On Afghanistan/Pakistan, it's impossible to know whether Obama's strategy will work. But I am persuaded (as I was in the aftermath of September 11) that the United States has cause to be in Afghanistan. Because Obama made it clear as a candidate that was his view, no one who voted for him should be surprised by his decision. I take some confidence from the fact that he gave the policy an intensive and skeptical review, immersed himself in analysis and intelligence, and heard out competing views espoused by top members of his administration, including the vice president. His speech at West Point was crisp and, on the general logic of his approach, convincing.

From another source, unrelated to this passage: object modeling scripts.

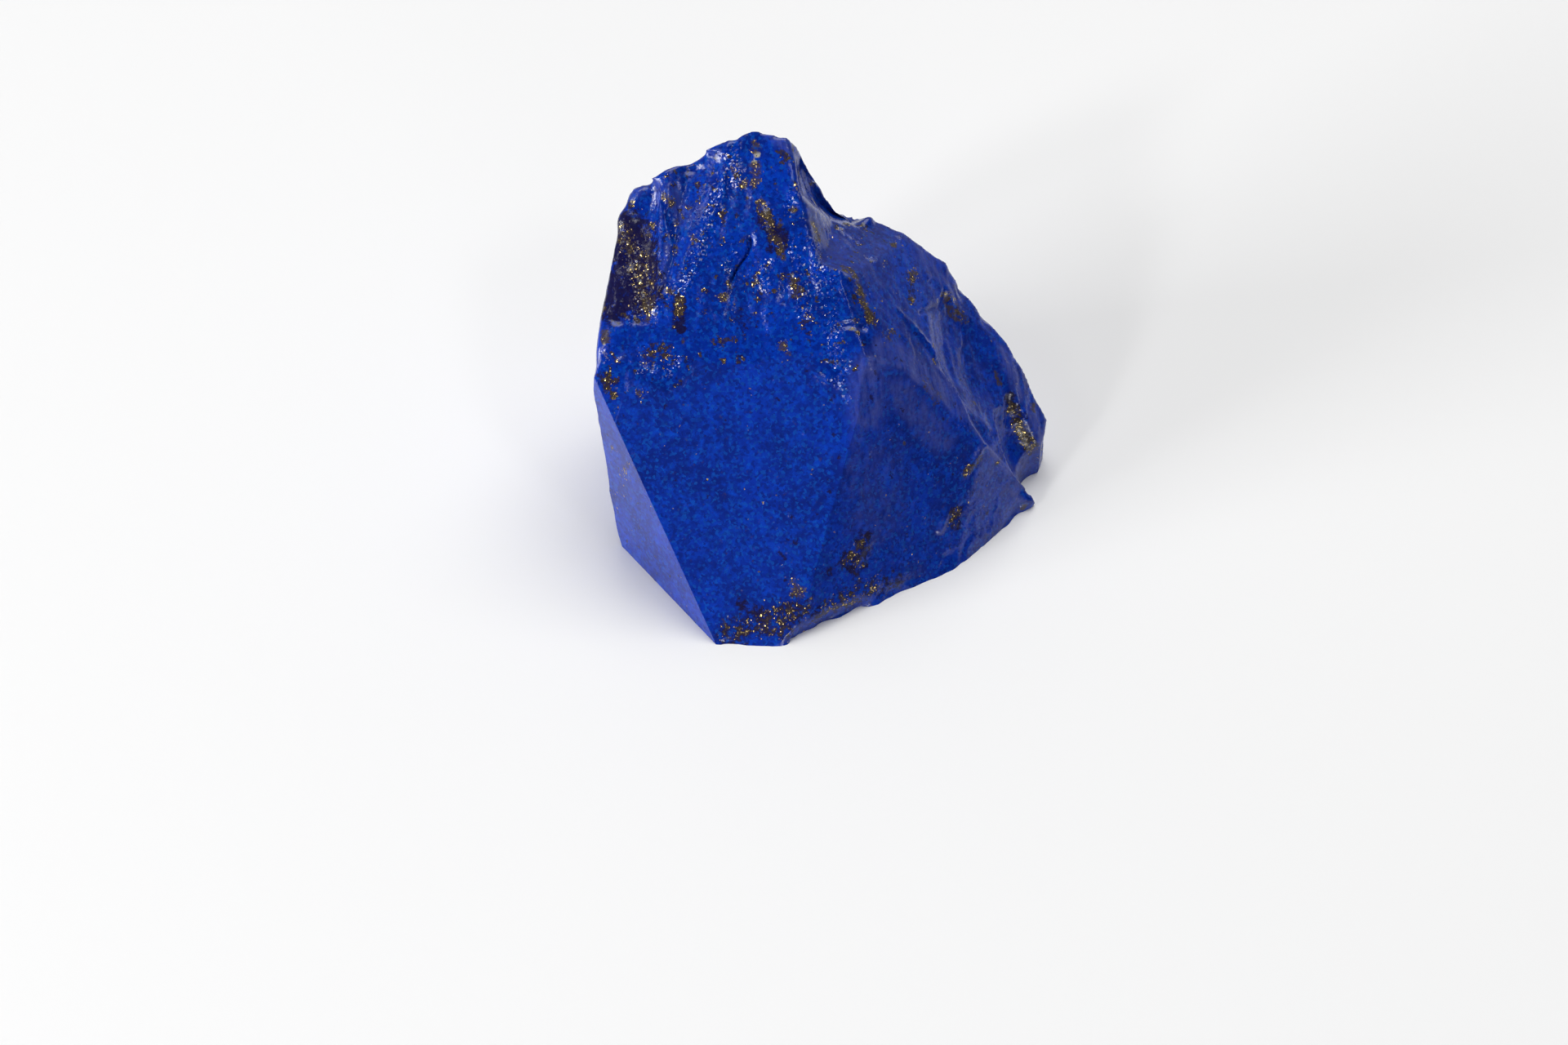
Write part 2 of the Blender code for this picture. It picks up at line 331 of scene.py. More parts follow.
BUMPS = (
    # rim left of the peak
    Bump((-12.5, 20.9, 47.4), 1.9, -1.0),
    Bump((-19.3, 19.9, 43.5), 3.0, 0.9),
    Bump((-21.8, 17.0, 41.3), 2.6, 0.5),
    # small lobe beside the saddle
    Bump((10.8, 21.4, 36.1), 2.0, 1.3),
    # rim of the wing
    Bump((21.6, 21.2, 28.6), 2.2, 0.6),
    Bump((23.8, 20.0, 25.0), 1.6, -0.6),
    Bump((27.2, 18.4, 20.6), 2.0, -0.5),
    # tip of the right foot
    Bump((33.2, 2.4, 1.4), 2.4, 0.8),
)

# Rough patches on the plain faces, and how far they lie above them
ROUGH_PATCHES = (
    Bump((-21.0, -0.5, 28.5), 5.5, -0.5),
    Bump((-14.5, -1.5, 28.0), 5.0, -0.5),
    Bump((8.0, -1.5, 29.0), 5.5, -0.5),
    Bump((-6.0, -21.0, 1.5), 4.0, -0.5),
    Bump((1.0, -20.0, 3.0), 4.0, -0.5),
    Bump((10.5, -10.5, 7.5), 4.0, 0.0),
    Bump((24.5, -4.5, 6.5), 3.5, 0.0),
)

# Rims that are worn round, with their reach; none is raised
WORN_RIMS = (
    Scar(LEFT_RIM, 2.8, 0.0),
    Scar((PEAK, PEAK_RIGHT, PEAK_SHOULDER), 2.0, 0.0),
)

# Feet of the right faces and of the front, which are chipped all along
CHIPPED_EDGES = (
    Scar(((0.4, -23.3, 0.6), (12.0, -15.8, 0.6), (22.8, -9.0, 0.6), (33.2, 2.3, 0.6)), 3.0, 0.0),
    Scar(((-8.0, -22.6, 0.3), (0.4, -23.1, 0.3)), 2.6, -0.55),
)

SCARS = (
    # strip above the front sawn face that the saw only just missed
    Scar(((-24.0, 0.0, 28.6), (-14.0, 0.2, 29.6), (-3.0, 0.2, 30.2), (9.5, 0.4, 31.0)), 4.5, -0.5),
    # crack across the broken front
    Scar(((-4.4, 12.6, 41.6), (-5.0, 10.9, 40.2), (-7.2, 8.6, 38.2)), 0.55, -0.7),
    # curved ridge from the peak down to the left rim
    Scar(
        (
            (-7.2, 22.4, 49.9),
            (-8.3, 20.5, 47.9),
            (-8.6, 16.8, 44.7),
            (-10.6, 12.3, 40.8),
            (-12.9, 8.5, 37.7),
            (-14.6, 7.4, 36.6),
            (-18.9, 6.1, 34.1),
            (-21.5, 4.6, 33.0),
        ),
        0.8,
        0.28,
    ),
    # edge of the dark facet
    Scar(((-16.2, 17.0, 44.0), (-15.3, 12.7, 40.4), (-16.0, 9.0, 37.3), (-17.4, 6.6, 35.2)), 0.7, 0.25),
    # thin ridge along the upper side of the band, and the band's lower edge
    Scar(((20.5, 5.7, 24.4), (22.4, 4.6, 21.6), (24.6, 2.3, 17.6), (26.9, 1.5, 13.8)), 0.5, 0.28),
    Scar(((26.9, 1.5, 13.8), (29.8, 2.4, 8.4), (32.4, 3.2, 3.4)), 0.5, 0.22),
    Scar(((11.0, 0.3, 31.5), (15.7, 1.4, 28.8), (20.7, 1.5, 22.5), (22.4, 1.3, 19.9)), 0.7, 0.1),
    # shoulder between the peak and the saddle
    Scar(((3.2, 20.6, 45.2), (5.2, 21.6, 41.6), (7.4, 23.2, 37.6), (8.6, 23.2, 36.6)), 4.6, -1.4),
    # foot where the front and the right face meet
    Scar(((2.0, -21.8, 0.2), (6.0, -18.9, 0.2), (10.0, -16.4, 0.2)), 2.8, -1.3),
    # small ledge above the right face
    Scar(((6.9, 3.4, 34.2), (8.6, 3.6, 34.6), (10.2, 3.5, 34.0)), 0.8, -0.5),
    # step from the right face to the far right one
    Scar(((26.5, 0.9, 13.9), (22.6, -2.6, 9.5), (20.9, -6.8, 5.8)), 0.9, 0.3),
    # steps across the wing
    Scar(((14.6, 9.0, 32.6), (17.4, 8.2, 29.2), (20.3, 7.0, 25.4)), 0.6, 0.35),
    Scar(((18.6, 11.0, 28.6), (20.9, 14.4, 27.0), (21.6, 17.4, 27.2)), 0.7, -0.4),
)

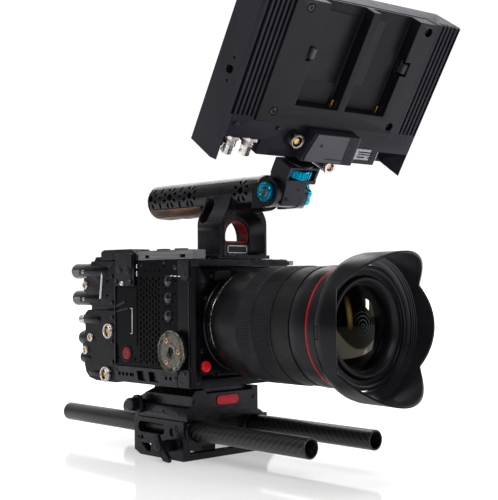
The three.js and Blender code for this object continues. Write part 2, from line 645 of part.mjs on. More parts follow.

In the first few months of his presidency, commentators were accusing Obama of trying to do too much. Now people are deriding him for getting nowhere. He was right to take on a wide range of tough problems, and no one should be shocked at the obstacles in his path. His party's congressional majority is no guarantee of action since the Democrats are more ideologically diverse than the Republicans. That is the reason they are in the majority -- and the reason they cannot take full advantage of it. As a result of the now-routine use of the filibuster, nothing but the budget can get through the Senate with fewer than 60 votes, and those 60 include Joe Lieberman and Ben Nelson.
Of course, Obama will be even more constrained if Democrats suffer major losses this coming November because of discouragement among the party's progressive base. To mobilize voters in the fall, he has to be inspiring; to get things done before then, he has to be patient and analytical. Fortunately, Obama combines those qualities better than anyone else in politics today.